DFL still not united on red flag law, background checks after months of advocacy on guns
“They probably know how they’re going to vote,” said Rob Doar, senior vice president of government affairs for the Gun Owners Caucus. “They just are keeping their hands close to their chest for fear of backlash on either side, either us lobbying them relentlessly to change their mind or the other side lobbying them relentlessly.”
The uncertainty in Minnesota stands in contrast to other Democratic-led states like Washington and Michigan, where lawmakers have passed new gun laws including a ban on selling certain semiautomatic weapons and a red flag law.
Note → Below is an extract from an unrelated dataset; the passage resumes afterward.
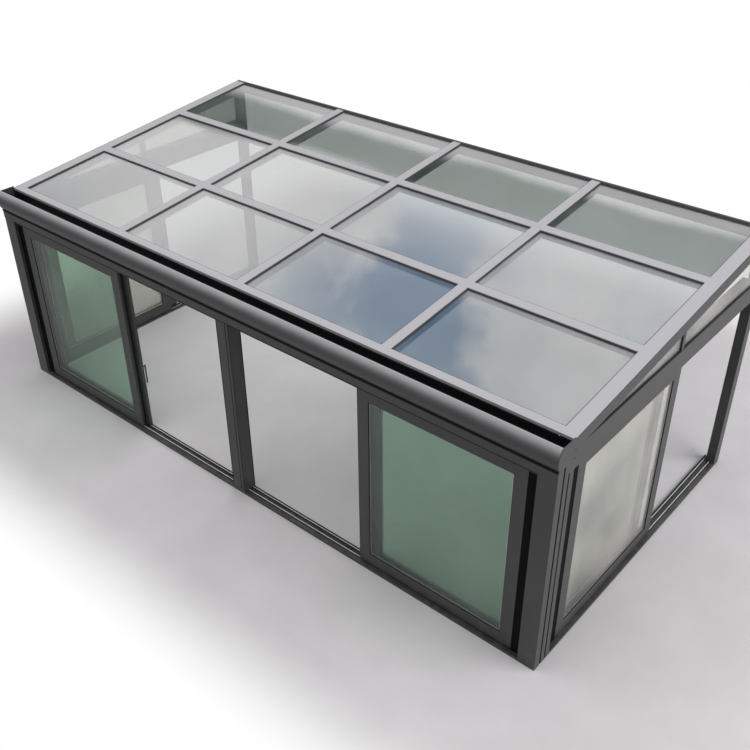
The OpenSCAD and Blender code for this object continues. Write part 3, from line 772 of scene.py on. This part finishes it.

However, Doar said the justified outcry from law enforcement gave Greater Minnesota legislators cover to block the bill and “gave them some ability to look like they’re not for every single restriction.” Hauschild, the DFLer from Hermantown, told MinnPost he was a “big no on the gun storage law.”
Meanwhile, Doar said he’s attended town halls held by legislators across the state in an effort to better understand where lawmakers stand. Sometimes legislators are more candid in their home districts at events that can be away from reporters.
But Doar said none gave explicit stances for or against bills except the storage one. “Sen. Kupec at one of his town halls did say he had big concerns about the red flag law and its ability to be misused,” Doar said. “I took that to mean that barring some big changes in the bill, he didn’t support it as it was written.”